Читаем Новый Мир ( № 1 2011) полностью

Последний раз я видел Беллу тридцать лет назад. Она бродила в черном пеньюаре по одесской квартире с булавками во рту и мелком в маленькой крепенькой руке. Вместо сантиметра Белла Тарнопольская пользовалась шкурой кобры, которую привез из Индии дядя Шура. Цепкие веселые Беллины глазки источали сахарный сироп и пищевой уксус. Ее кукольный рот с базарными проклятьями никогда не закрывался. Ее золотые зубы перегрызали нить. Я думаю, она была замаскированной лилипуткой.
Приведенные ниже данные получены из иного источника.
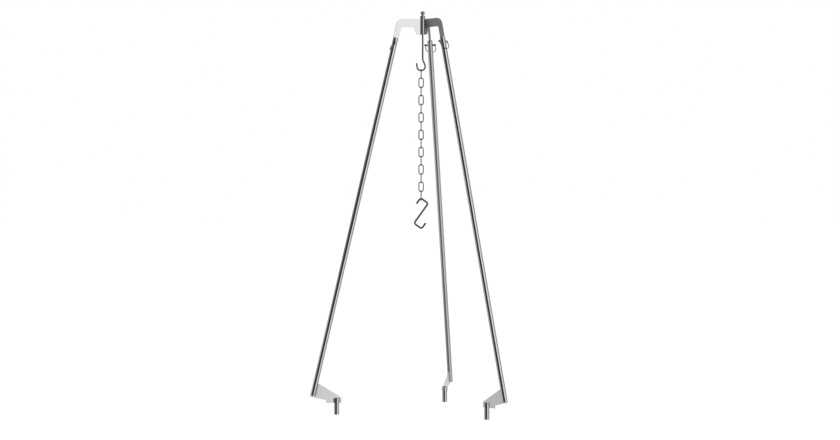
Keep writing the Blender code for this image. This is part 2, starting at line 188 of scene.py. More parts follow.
class TripodHubSizes(bpy.types.PropertyGroup):
    """Sizes of the hub and of what turns in it."""
    sleeve: length("Sleeve Diameter", "Outside diameter of the hub sleeve", 0.017)
    bore: length("Sleeve Bore", "Inside diameter of the hub sleeve", 0.0068)
    collar: length("Collar Diameter", "Outside diameter of the stop collar", 0.019)
    knob: length("Knob Diameter", "Diameter of the knob's ball", 0.016)
    neck: length("Knob Neck", "Diameter of the knob's neck", 0.0095)
    edge: length("Broken Edge", "Width of the broken edges", 0.0006)
    plate_edge: length("Plate Edge", "Rounding of the plates' edges", 0.0004)


class TripodHookSizes(bpy.types.PropertyGroup):
    """Sizes of the hooked rod."""
    rod: length("Rod Diameter", "Diameter of the hook's wire", 0.006)
    radius: length("Bowl Radius", "Bend radius of the hook's bowl", 0.0155)
    offset: length("Bowl Offset", "From the rod's axis to the middle of the bowl", 0.006)
    neck_radius: length("Neck Radius", "Bend radius where the rod leaves its axis", 0.012)
    neck_angle: angle("Neck Angle", "Turn where the rod leaves its axis", 22.5)
    tip: length("Tip Length", "Straight length at the hook's tip", 0.0147)
    flare: angle("Tip Flare", "How far the tip leans from upright", 6)


class TripodPinSizes(bpy.types.PropertyGroup):
    """Sizes of the locking pins and their wire bails."""
    diameter: length("Pin Diameter", "Diameter of a locking pin", 0.008)
    pin_length: length("Pin Length", "Length of a locking pin", 0.045)
    end_to_hole: length("End To Hole", "From a pin's end to the middle of its wire hole", 0.0035)
    wire: length("Bail Wire", "Diameter of a bail's wire", 0.003)
    depth: length("Bail Depth", "From the pin's axis to the wire's middle at the bow", 0.033)
    bow: length("Bow Radius", "Radius of a bail's bow", 0.0205)
    corner: length("Corner Radius", "Bend radius below a pin's end", 0.002)
    proud: length("Wire End", "How far the wire stands out of the pin", 0.0015)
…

Белла родилась от неудачного бабы-Раиного мужа, который был еще до дяди Шуры. Только ради нас тетя Белла становилась человеком невысокого заурядного роста. Все свое лилипутское белье, лилипутские книжки и лилипутский мармелад она держала в отдельном лилипутском комоде. Белла обшивала пол-Одессы, и я уверен, что с нею расплачивались скорпионами. Наконец, она держала в прихожей живого мраморного дога, который в полумраке обнюхивал тебя влажными мраморными ноздрями и вежливо наступал на ногу каменной лапой. Лапа весила столько же, сколько колонна Эрмитажа. Местный храм искусства и начинался с Беллиной прихожей, потому что из-за дога выглядывала картина со скучной бурей. Вода на картине напоминала плохо прожаренную яичницу. Рядом с картиной стоял граненый флакон бледных духов, в котором плавала щепка. Я думал, что это обломки кораблекрушения. Желтая вода из картины как-то проникла во флакон и установила там свою власть. Точно так же считал и мраморный дог.
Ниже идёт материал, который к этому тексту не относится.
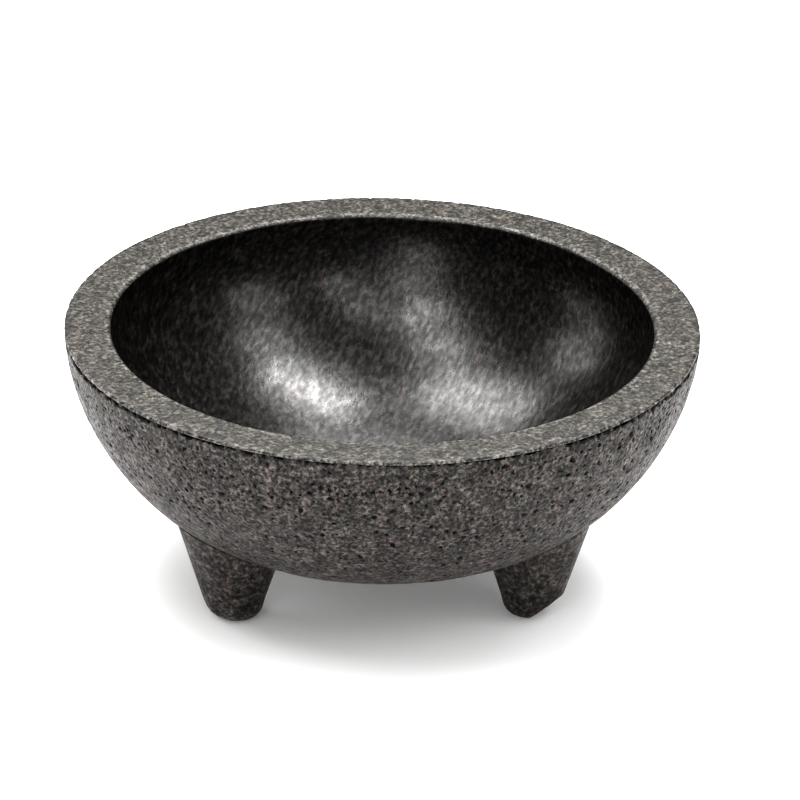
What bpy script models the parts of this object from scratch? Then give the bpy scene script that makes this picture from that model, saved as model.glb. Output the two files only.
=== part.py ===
"""Serving molcajete: a double-walled, granite-look moulded bowl on three short legs.

Five bonded pieces, none of which moves:
  inner_bowl   the smooth cavity with its broad rim flange, and a skirt that laps inside the shell
  outer_shell  the pitted outer wall and underside, with a support ring and three leg sockets inside
  leg_*        three tapered legs, each with a saddle top that fits the shell and a round spigot

Frame: metres, +Z up, the origin on the bowl's axis in the plane that the feet stand on.
The rear leg is on +Y, and the two front legs are 60 degrees either side of -Y.
"""

import math

import bpy
from mathutils import Matrix, Vector

# Driving dimensions
RIM_RADIUS = 0.105  # outer radius of the rim, 8 1/4 inches across
HEIGHT = 0.092  # from the feet to the top of the rim
MOUTH_RADIUS = 0.0895  # radius of the cavity's mouth, at the inner edge of the rim
CAVITY_DEPTH = 0.058  # from the rim's plane to the bottom of the cavity
WALL = 0.003  # moulded wall of the inner bowl and of the shell
BOND_GAP = 0.0003  # bond line between two glued pieces

# Rim flange of the inner bowl, its thin outer lip over the shell's edge, and the skirt inside the shell
FLANGE_THICKNESS = 0.0028
LIP_THICKNESS = 0.0011
RIM_OUTER_ROUND = 0.0008
RIM_INNER_ROUND = 0.0016
SKIRT_THICKNESS = 0.002
SKIRT_LENGTH = 0.0065
SKIRT_CLEARANCE = 0.0006  # the shell narrows a little beside the skirt

# Outer shell
BASE_HEIGHT = 0.0237  # height of the flat underside above the floor
BASE_RADIUS = 0.044
WALL_DROP = 0.027  # how far the wall goes on heading straight down from the rim
WALL_REACH = 0.0795  # how far out the wall's curve reaches as it turns under
SEAM_CHAMFER = 0.0002
SUPPORT_RING_RADIUS = 0.018  # ring inside the shell that the inner bowl stands on
SUPPORT_RING_THICKNESS = 0.002

# Legs
LEG_CIRCLE_RADIUS = 0.057
LEG_RADIUS_AT_FLOOR = 0.008  # radius that the straight taper would have at floor level
LEG_TAPER = 0.317  # gain in radius for each unit of height
LEG_TIP_ROUND = 0.007
LEG_BLANK_HEIGHT = 0.046  # height of the cone before the saddle is cut
TOE_IN = 0.0012  # how far the tip is drawn towards the bowl's axis
TOE_IN_HEIGHT = 0.009
SPIGOT_RADIUS = 0.008
SPIGOT_START = 0.018
SPIGOT_TOP = 0.0342
SOCKET_WALL = 0.0027
SOCKET_ROOF = 0.0015

TURN_STEPS = 60
LEG_STEPS = 32
SOCKET_STEPS = 24
CAVITY_POINTS = 16
WALL_POINTS = 15
MERGE_DISTANCE = 0.00005

LEGS = {"leg_rear": 90.0, "leg_front_left": 210.0, "leg_front_right": 330.0}  # degrees from +X


def clear_scene():
    for obj in list(bpy.data.objects):
        bpy.data.objects.remove(obj)


def new_collection(name, parent=None):
    collection = bpy.data.collections.new(name)
    (parent or bpy.context.scene.collection).children.link(collection)
    return collection


def moulded_material(name, colour, roughness):
    """A dull, granite-coloured moulding compound."""
    material = bpy.data.materials.new(name)
    material.use_nodes = True
    shader = material.node_tree.nodes["Principled BSDF"]
    shader.inputs["Base Color"].default_value = (*colour, 1.0)
    shader.inputs["Roughness"].default_value = roughness
    shader.inputs["Metallic"].default_value = 0.0
    return material


def arc(centre, radius, start, end, count):
    """Points on an arc in the profile plane, from one angle in degrees to another."""
    points = []
    for i in range(count + 1):
        angle = math.radians(start + (end - start) * i / count)
        points.append((centre[0] + radius * math.cos(angle), centre[1] + radius * math.sin(angle)))
    return points


def bezier(p0, p1, p2, p3, count):
    """Points on a cubic curve in the profile plane."""
    points = []
    for i in range(count + 1):
        t = i / count
        s = 1.0 - t
        weights = (s**3, 3 * t * s * s, 3 * t * t * s, t**3)
        points.append(tuple(sum(w * p[k] for w, p in zip(weights, (p0, p1, p2, p3))) for k in (0, 1)))
    return points


def offset(points, distance):
    """The profile moved to the left of its own direction by a distance."""
    moved = []
    for i, point in enumerate(points):
        before = Vector(points[max(i - 1, 0)])
        after = Vector(points[min(i + 1, len(points) - 1)])
        along = (after - before).normalized()
        moved.append((point[0] - along.y * distance, point[1] + along.x * distance))
    return moved


def cavity_profile(grow):
    """The cavity's quarter ellipse, from its bottom on the axis up to the rim's plane."""
    across = MOUTH_RADIUS + grow
    down = CAVITY_DEPTH + grow
    points = []
    for i in range(CAVITY_POINTS + 1):
        angle = math.radians(90.0 * i / CAVITY_POINTS)
        points.append((across * math.sin(angle), HEIGHT - down * math.cos(angle)))
    return points


def shell_profile():
    """The shell's outer wall, from the seam under the rim down to the edge of the flat underside."""
    seam = HEIGHT - LIP_THICKNESS - BOND_GAP
    return bezier(
        (RIM_RADIUS, seam),
        (RIM_RADIUS, HEIGHT - WALL_DROP),
        (WALL_REACH, BASE_HEIGHT),
        (BASE_RADIUS, BASE_HEIGHT),
        WALL_POINTS,
    )


def turn(name, points, steps, collection):
    """A solid turned about Z from a profile whose two ends are on the axis."""
    mesh = bpy.data.meshes.new(name)
    edges = [(i, i + 1) for i in range(len(points) - 1)]
    mesh.from_pydata([(x, 0.0, z) for x, z in points], edges, [])
    obj = bpy.data.objects.new(name, mesh)
    collection.objects.link(obj)
    screw = obj.modifiers.new("turn", "SCREW")
    screw.axis = "Z"
    screw.angle = math.tau
    screw.steps = steps
    screw.render_steps = steps
    screw.use_merge_vertices = True
    screw.merge_threshold = MERGE_DISTANCE
    screw.use_smooth_shade = True
    return obj


def cylinder(name, radius, bottom, top, steps, collection):
    """A round cutter or boss on the leg's axis."""
    bpy.ops.mesh.primitive_cylinder_add(vertices=steps, radius=radius, depth=top - bottom)
    obj = bpy.context.object
    obj.name = name
    obj.data.transform(Matrix.Translation((0.0, 0.0, (bottom + top) / 2)))
    for owner in list(obj.users_collection):
        owner.objects.unlink(obj)
    collection.objects.link(obj)
    return obj


def as_tool(obj):
    """Marks an object as a cutter or a guide that isn't part of the bowl."""
    obj.hide_render = True
    obj.display_type = "WIRE"
    return obj


def boolean(obj, tool, operation):
    modifier = obj.modifiers.new(f"{operation.lower()}_{tool.name}", "BOOLEAN")
    modifier.operation = operation
    modifier.solver = "EXACT"
    modifier.object = tool


def apply_modifiers(obj):
    """Replaces an object's mesh by its evaluated one."""
    bpy.context.view_layer.update()
    graph = bpy.context.evaluated_depsgraph_get()
    mesh = bpy.data.meshes.new_from_object(obj.evaluated_get(graph))
    obj.modifiers.clear()
    obj.data = mesh
    return mesh


def finish(mesh, material):
    """Gives a piece its material, and shades its curved faces smooth."""
    mesh.materials.clear()
    mesh.materials.append(material)
    mesh.shade_smooth()
    mesh.set_sharp_from_angle(angle=math.radians(35.0))


def shell_envelope(name, gap, collection):
    """The solid inside the shell's outer surface, moved out by a gap."""
    wall = offset(shell_profile(), gap)
    closed = [(0.0, HEIGHT), (RIM_RADIUS + gap, HEIGHT)] + wall[1:] + [(0.0, BASE_HEIGHT - gap)]
    return as_tool(turn(name, closed, TURN_STEPS, collection))


def leg_position(azimuth):
    """Where the leg with this azimuth has its axis, turned so that its own +X points outwards."""
    turned = Matrix.Rotation(math.radians(azimuth), 4, "Z")
    return turned @ Matrix.Translation((LEG_CIRCLE_RADIUS, 0.0, 0.0))


def build_inner_bowl(collection, material):
    """Cavity, rounded rim and flange, with the lap skirt that centres it in the shell."""
    round_start = MOUTH_RADIUS + RIM_INNER_ROUND
    cavity = [p for p in cavity_profile(0.0) if p[1] < HEIGHT - RIM_INNER_ROUND]
    inner_round = arc((round_start, HEIGHT - RIM_INNER_ROUND), RIM_INNER_ROUND, 180.0, 90.0, 4)
    outer_centre = (RIM_RADIUS - RIM_OUTER_ROUND, HEIGHT - RIM_OUTER_ROUND)
    outer_round = arc(outer_centre, RIM_OUTER_ROUND, 90.0, 0.0, 4)

    lip = HEIGHT - LIP_THICKNESS
    underside = HEIGHT - FLANGE_THICKNESS
    skirt_outer = RIM_RADIUS - WALL - SKIRT_CLEARANCE
    skirt_inner = skirt_outer - SKIRT_THICKNESS
    edge = [
        (RIM_RADIUS - SEAM_CHAMFER, lip),
        (skirt_outer, lip),
        (skirt_outer, lip - SKIRT_LENGTH),
        (skirt_inner, lip - SKIRT_LENGTH),
        (skirt_inner, underside),
    ]
    outside = [p for p in reversed(cavity_profile(WALL)) if p[1] < underside]
    bowl = turn("inner_bowl", cavity + inner_round + outer_round + edge + outside, TURN_STEPS, collection)
    finish(apply_modifiers(bowl), material)


def build_outer_shell(collection, tools, material):
    """Outer wall and underside in one shell, with a support ring and three leg sockets inside."""
    outside = shell_profile()
    inside = list(reversed(offset(outside, -WALL)))
    floor = BASE_HEIGHT + WALL
    ring_inner = SUPPORT_RING_RADIUS - SUPPORT_RING_THICKNESS / 2
    ring_outer = SUPPORT_RING_RADIUS + SUPPORT_RING_THICKNESS / 2
    bowl_below = (CAVITY_DEPTH + WALL) * math.sqrt(1 - (ring_inner / (MOUTH_RADIUS + WALL)) ** 2)
    ring_top = HEIGHT - bowl_below - BOND_GAP
    support = [
        (0.0, floor),
        (ring_inner, floor),
        (ring_inner, ring_top),
        (ring_outer, ring_top),
        (ring_outer, floor),
    ]
    seam = outside[0][1]
    top_edge = [(RIM_RADIUS - SEAM_CHAMFER, seam), (RIM_RADIUS, seam - SEAM_CHAMFER)]
    profile = support + inside + top_edge + outside[1:] + [(0.0, BASE_HEIGHT)]
    shell = turn("outer_shell", profile, TURN_STEPS, collection)

    bore_radius = SPIGOT_RADIUS + BOND_GAP
    bore_top = SPIGOT_TOP + BOND_GAP
    boss_radius = bore_radius + SOCKET_WALL
    boss_top = bore_top + SOCKET_ROOF
    middle_of_wall = shell_envelope("middle_of_wall", -WALL / 2, tools)
    for name, azimuth in LEGS.items():
        boss = cylinder(f"socket_{name}", boss_radius, SPIGOT_START, boss_top, SOCKET_STEPS, tools)
        bore = cylinder(f"bore_{name}", bore_radius, SPIGOT_START - WALL, bore_top, SOCKET_STEPS, tools)
        for tool in (boss, bore):
            tool.matrix_world = leg_position(azimuth)
        boolean(boss, middle_of_wall, "INTERSECT")
        boolean(shell, as_tool(boss), "UNION")
        boolean(shell, as_tool(bore), "DIFFERENCE")
    finish(apply_modifiers(shell), material)


def leg_blank_profile():
    """A straight taper with a rounded tip and a small flat foot."""
    slope = math.atan(LEG_TAPER)
    centre_out = LEG_RADIUS_AT_FLOOR + LEG_TAPER * LEG_TIP_ROUND - LEG_TIP_ROUND / math.cos(slope)
    tip = arc((centre_out, LEG_TIP_ROUND), LEG_TIP_ROUND, -math.degrees(slope), -90.0, 6)
    top_radius = LEG_RADIUS_AT_FLOOR + LEG_TAPER * LEG_BLANK_HEIGHT
    straight = [(0.0, LEG_BLANK_HEIGHT), (top_radius, LEG_BLANK_HEIGHT)]
    return straight + tip + [(0.0, 0.0)]


def draw_toe_in(mesh):
    """Moves the rounded tip a little towards the bowl's axis, most at the floor."""
    for vertex in mesh.vertices:
        share = max(0.0, 1.0 - vertex.co.z / TOE_IN_HEIGHT)
        vertex.co.x -= TOE_IN * share * share


def build_leg_mesh(tools):
    """One leg about its own axis, cut to the shell's outer surface, with its spigot."""
    blank = turn("leg_blank", leg_blank_profile(), LEG_STEPS, tools)
    draw_toe_in(apply_modifiers(blank))
    saddle = shell_envelope("saddle", BOND_GAP, tools)
    saddle.matrix_world = leg_position(0.0).inverted()
    spigot = as_tool(cylinder("spigot", SPIGOT_RADIUS, SPIGOT_START, SPIGOT_TOP, SOCKET_STEPS, tools))
    boolean(blank, saddle, "DIFFERENCE")
    boolean(blank, spigot, "UNION")
    mesh = apply_modifiers(blank)
    mesh.name = "leg"
    bpy.data.objects.remove(blank)
    return mesh


def build_legs(collection, tools, material):
    """Three identical legs, evenly spaced round the bowl."""
    mesh = build_leg_mesh(tools)
    finish(mesh, material)
    for name, azimuth in LEGS.items():
        leg = bpy.data.objects.new(name, mesh)
        collection.objects.link(leg)
        leg.matrix_world = leg_position(azimuth)


def main():
    clear_scene()
    parts = new_collection("molcajete")
    tools = new_collection("cutters")
    build_inner_bowl(parts, moulded_material("inner_bowl_granite", (0.125, 0.118, 0.112), 0.42))
    build_outer_shell(parts, tools, moulded_material("outer_shell_granite", (0.145, 0.137, 0.130), 0.68))
    build_legs(parts, tools, moulded_material("leg_granite", (0.095, 0.088, 0.083), 0.60))


main()
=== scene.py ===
"""Looks of a serving molcajete: a granite-look moulded bowl, pitted outside, on three short legs.

Each CAD solid is replaced by a finer piece of the same shape: the inner bowl with its smooth
cavity and rim, the outer shell whose wall is pitted in its mesh, and three tapered legs.
Everything is in metres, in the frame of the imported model.
"""

import math

import bmesh
import bpy
import numpy as np
from mathutils import Matrix, Vector, geometry, noise


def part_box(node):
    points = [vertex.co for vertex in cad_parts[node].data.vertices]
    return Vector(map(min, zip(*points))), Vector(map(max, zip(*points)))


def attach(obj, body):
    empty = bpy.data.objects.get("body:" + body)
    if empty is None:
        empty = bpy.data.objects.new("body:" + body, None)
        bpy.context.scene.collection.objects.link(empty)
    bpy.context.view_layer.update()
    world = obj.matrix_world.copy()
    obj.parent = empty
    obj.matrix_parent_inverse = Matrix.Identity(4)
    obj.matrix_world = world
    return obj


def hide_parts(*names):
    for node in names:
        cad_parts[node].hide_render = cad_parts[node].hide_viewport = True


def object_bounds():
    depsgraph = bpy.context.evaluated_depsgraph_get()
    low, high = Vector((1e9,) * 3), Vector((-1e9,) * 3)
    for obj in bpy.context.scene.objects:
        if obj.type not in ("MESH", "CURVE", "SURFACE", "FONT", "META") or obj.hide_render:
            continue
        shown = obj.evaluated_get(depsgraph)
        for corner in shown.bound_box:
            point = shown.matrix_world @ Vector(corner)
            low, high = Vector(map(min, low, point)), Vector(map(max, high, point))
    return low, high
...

Одесская швея-мотористка, хлебнувшая израильского счастья, превратилась на пороге могилы в сплошное мужество. Она собирается справлять свой юбилей в ресторане, и весь Израиль в ужасе. И еще она собирается жить, хотя врачи в один голос запретили Белле даже и думать об этом.
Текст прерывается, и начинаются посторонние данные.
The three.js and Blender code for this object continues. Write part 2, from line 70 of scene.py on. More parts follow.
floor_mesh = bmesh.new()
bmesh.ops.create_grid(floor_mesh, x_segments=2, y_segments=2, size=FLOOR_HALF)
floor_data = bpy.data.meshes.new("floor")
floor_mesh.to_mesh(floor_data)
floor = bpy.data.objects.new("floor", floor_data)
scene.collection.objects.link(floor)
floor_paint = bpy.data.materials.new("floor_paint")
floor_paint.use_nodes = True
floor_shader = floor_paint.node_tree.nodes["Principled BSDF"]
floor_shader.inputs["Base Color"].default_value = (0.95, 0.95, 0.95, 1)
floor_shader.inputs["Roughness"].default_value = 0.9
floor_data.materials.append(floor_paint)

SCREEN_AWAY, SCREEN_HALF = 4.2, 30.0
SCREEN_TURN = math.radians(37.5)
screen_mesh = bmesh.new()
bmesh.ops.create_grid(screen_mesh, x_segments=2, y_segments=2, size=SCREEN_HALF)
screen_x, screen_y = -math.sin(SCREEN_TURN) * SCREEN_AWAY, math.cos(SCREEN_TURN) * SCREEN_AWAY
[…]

Моя мать слеплена из того же сахалинско-одесского теста, но мать другая. В ней нет жизнерадостного хамства. Мать вышколена сценой, классическим репертуаром. Она все еще не забыла чуткого беспамятства седой Сольвейг, которая сидит на норвежском валуне, сколоченном из одесской фанеры. Да и житомирско-казанская линия, непотопляемая логика отца сковала миром условностей это экзотическое теплолюбивое растение. Ей непросто было играть малокровную скандинавку. Однако соленые сахалинские метели и колонны советских Пер Гюнтов, которых гнали через поселок вахрушевские вертухаи, помогали входить в образ…

 

В мареве запорожской степи, под полуденным солнцем, раскалившим лафеты орудий, я вижу парня в каске и ловлю на себе пепельный взгляд моего отца.